One recurring aspect of commentary on the white paper is whether the UK will soon have its own Sarbanes-Oxley (SOX) style of governance regime. The proposed tougher regulations are one reason for this; another is the new reporting and attestation requirements covering internal controls, which is a key provision of SOX.

Confidence in company reporting depends on the effectiveness of the internal controls and risk management systems that directors put in place and oversee. The government is considering how the UK’s established internal controls framework could be strengthened and is looking to learn lessons from the US system.

There are significant new obligations for directors of PIEs to report on the steps they have taken to prevent and detect fraud

One of the three reform options mirrors the s404 provisions in SOX. However, this is not the government’s preferred option, and is unlikely to be chosen for a variety of reasons including proportionality, cost and the desire to retain the UK’s holistic view of risk and controls.

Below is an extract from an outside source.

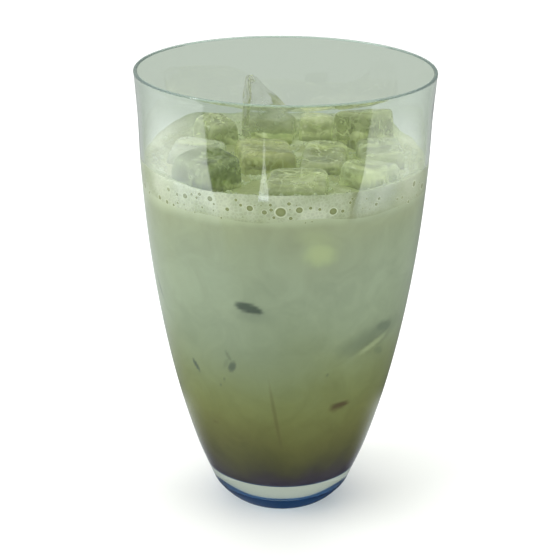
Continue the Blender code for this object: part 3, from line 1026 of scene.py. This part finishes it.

Fraud is another factor that erodes trust in company reporting. Directors are primarily responsible for preventing and detecting fraud in their companies. There are significant new obligations in the white paper for directors of PIEs to report on the steps they have taken to prevent and detect material fraud, thereby complementing the proposals for auditor reporting on fraud.

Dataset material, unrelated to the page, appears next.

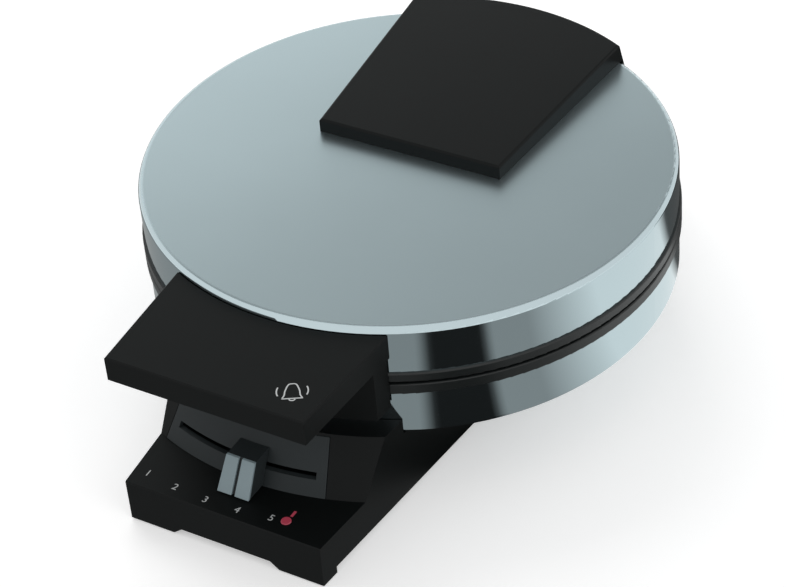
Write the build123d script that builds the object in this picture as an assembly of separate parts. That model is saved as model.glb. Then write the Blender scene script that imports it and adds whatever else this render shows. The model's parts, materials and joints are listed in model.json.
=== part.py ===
"""Heart waffle iron: a hinged lid over a round lower half on a long black foot.

Millimetres, +Z up. The front, with the handle and the browning control, faces -Y, and the hinge is at +Y.
Pieces are drawn about the upright axis of the round body. At the end they all move by one step along Y,
which puts the origin on the floor in the middle of the footprint.
"""

import os
from math import asin, cos, degrees, hypot, radians, sin, sqrt, tan

from build123d import *

# General clearances
GAP = 0.3
SCREW_PLAY = 0.1
PIN_FIXED_PLAY = 0.03
PIN_RUNNING_PLAY = 0.08
SHAFT_ROOM = 1.0
CUT = 1.0

# Round body, from its floor upwards
BODY_R = 115.0
SHEET = 0.8
SHOULDER_R = 2.6
DECK_Z = 35.7
LOWER_BAND_H = 21.3
LOWER_BEAD_H = 5.8
UPPER_BEAD_H = 4.9
LID_CAP_H = 22.3
LOWER_BAND_TOP_Z = DECK_Z + LOWER_BAND_H
PARTING_Z = LOWER_BAND_TOP_Z + LOWER_BEAD_H
LID_BAND_Z = PARTING_Z + UPPER_BEAD_H
LID_TOP_Z = LID_BAND_Z + LID_CAP_H

# Black trim rings
RING_PROUD = 1.0
RING_LIP = 1.5
RING_LIP_H = 4.0
RING_FLANGE = 2.5
PARTING_GAP = 1.0
RING_R = BODY_R + RING_PROUD

# Baking plates
PLATE_INSET = 18.0
PLATE_T = 10.5
PLATE_RIM_GAP = 0.6
PLATE_FLANGE_W = 7.0
PLATE_FLANGE_T = 2.5
PLATE_R = BODY_R - PLATE_INSET
PLATE_FLANGE_R = PLATE_R + PLATE_FLANGE_W

# Hearts: each fills its share of the plate between the rim and the walls to its neighbours
HEARTS = 5
HEART_RIM = 20.7
HEART_WALL = 3.7
HEART_DEPTH = 6.5
HEART_DRAFT = 8.0
HEART_TIP_U = 6.5
HEART_TIP_R = 1.6
HEART_HALF_DEG = 180 / HEARTS
HEART_LOBE_DEG = HEART_HALF_DEG * 5 / 12
HEART_LOBE_GROWTH = sin(radians(HEART_HALF_DEG - HEART_LOBE_DEG)) / cos(radians(HEART_LOBE_DEG))
HEART_LOBE_U = (PLATE_R - HEART_RIM + HEART_WALL / 2) / (1 + HEART_LOBE_GROWTH)
HEART_LOBE_V = HEART_LOBE_U * tan(radians(HEART_LOBE_DEG))
HEART_LOBE_R = HEART_LOBE_U * HEART_LOBE_GROWTH - HEART_WALL / 2
CENTRE_POOL_R = 9.0
PEG_PITCH = 10.6
PEG_SIZE = 7.4
PEG_H = 3.0
PEG_DRAFT = 12.0
PEG_MARGIN = 4.6

# Heating
ELEMENT_INSET = 37.0
ELEMENT_TUBE_R = 3.2
ELEMENT_DROP = 0.6
ELEMENT_ARC = 316.0
ELEMENT_LEG_R = 2.0
ELEMENT_LEG_H = 9.0
ELEMENT_R = PLATE_R - ELEMENT_INSET
SHIELD_INSET = 5.0
SHIELD_T = 0.6
SHIELD_RIM = 3.0
SHIELD_R = PLATE_R - SHIELD_INSET
SHIELD_SCREW_R = 38.0
SHIELD_SCREW_DEG = 60.0
SHIELD_SCREWS = 3
SHIELD_SCREW_DEPTH = 2.5
SHIELD_HOLE_DEPTH = 3.0
FLANGE_SCREWS = 4
FLANGE_SCREW_DEG = 45.0

# Screws
SCREW_R = 1.5
SCREW_HEAD_R = 2.9
SCREW_HEAD_H = 1.6

# Handle
HANDLE_DROP = 3.1
HANDLE_T = 11.5
HANDLE_REACH = 47.1
HANDLE_FRONT_HALF = 45.6
HANDLE_TUCK = 25.0
HANDLE_REAR_HALF = 50.1
HANDLE_WALL = 2.6
HANDLE_CHAMFER = 0.6
SKIRT_OVERLAP = 11.3
SKIRT_T = 8.5
SKIRT_GAP = 1.0
HANDLE_RIBS = 3
HANDLE_SCREW_DEG = 13.0
HANDLE_TOP_Z = LID_TOP_Z - HANDLE_DROP
HANDLE_LOW_Z = HANDLE_TOP_Z - HANDLE_T
HANDLE_FRONT_Y = -BODY_R - HANDLE_REACH
HANDLE_REAR_Y = HANDLE_TUCK - BODY_R
SKIRT_BOTTOM_Z = PARTING_Z - SKIRT_OVERLAP

# Rear cover on the lid
COVER_FRONT_Y = 1.3
COVER_FRONT_HALF = 43.8
COVER_REAR_HALF = 53.0
COVER_FRONT_H = 6.3
COVER_RISE = 3.2
COVER_WALL = 2.4
COVER_TOP_INSET = 2.0
COVER_LIP_PROUD = 2.5
COVER_LIP_H = 5.5
COVER_EDGE = 1.2
COVER_BOSS_R = 4.0
COVER_BOSS_X = 24.0
COVER_BOSS_Y = 58.0
COVER_BOSS_SKIN = 1.0
COVER_FRONT_Z = LID_TOP_Z + COVER_FRONT_H
COVER_REAR_Z = COVER_FRONT_Z + COVER_RISE
COVER_LIP_Z = LID_TOP_Z - COVER_LIP_H
COVER_REAR_TOP_R = BODY_R - COVER_TOP_INSET
COVER_REAR_LOW_R = BODY_R + COVER_LIP_PROUD

# Chassis, the long black foot
CHASSIS_REACH = 47.4
CHASSIS_FRONT_HALF = 46.2
CHASSIS_SPREAD = 0.0945
CHASSIS_MID_Y = -16.0
CHASSIS_TAIL = 18.0
CHASSIS_TAPER_L = 85.0
CHASSIS_WIDE_HALF = 62.0
CHASSIS_REAR_HALF = 46.0
CHASSIS_CORNER_R = 12.0
CHASSIS_BOTTOM_Z = 4.0
CHASSIS_WALL = 2.5
LEDGE_DROP = 14.7
LEDGE_CHAMFER = 0.4
NECK_RISE = 7.5
NECK_FOOT = 16.0
NECK_RAKE_DEG = 32.9
RELIEF_ARC = 120.0
CHASSIS_FRONT_Y = -BODY_R - CHASSIS_REACH
CHASSIS_REAR_Y = BODY_R + CHASSIS_TAIL
CHASSIS_WIDE_Y = CHASSIS_REAR_Y - CHASSIS_TAPER_L
CHASSIS_ROOF_Z = DECK_Z - CHASSIS_WALL
LEDGE_Z = DECK_Z - LEDGE_DROP
NECK_TOP_Z = DECK_Z + NECK_RISE
NECK_FOOT_R = BODY_R + NECK_FOOT
NECK_SLOPE = tan(radians(NECK_RAKE_DEG))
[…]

The UK’s current framework has proved inadequate in holding directors to account. This will change with Arga. The white paper reforms will be phased in over time. They combine clearer reporting with stronger enforcement and will have the effect of sharpening directors’ accountability.

Divergence from US

Whatever the results of the consultation, significant differences from the US approach to governance are likely to remain. For example, in the UK:

  • there will be no mandatory external audit attestation of the internal controls statement
  • the focus will be on company-wide risks and controls
  • directors will remain collectively responsible
  • a proportionate approach will be embedded, in an effort to contain costs.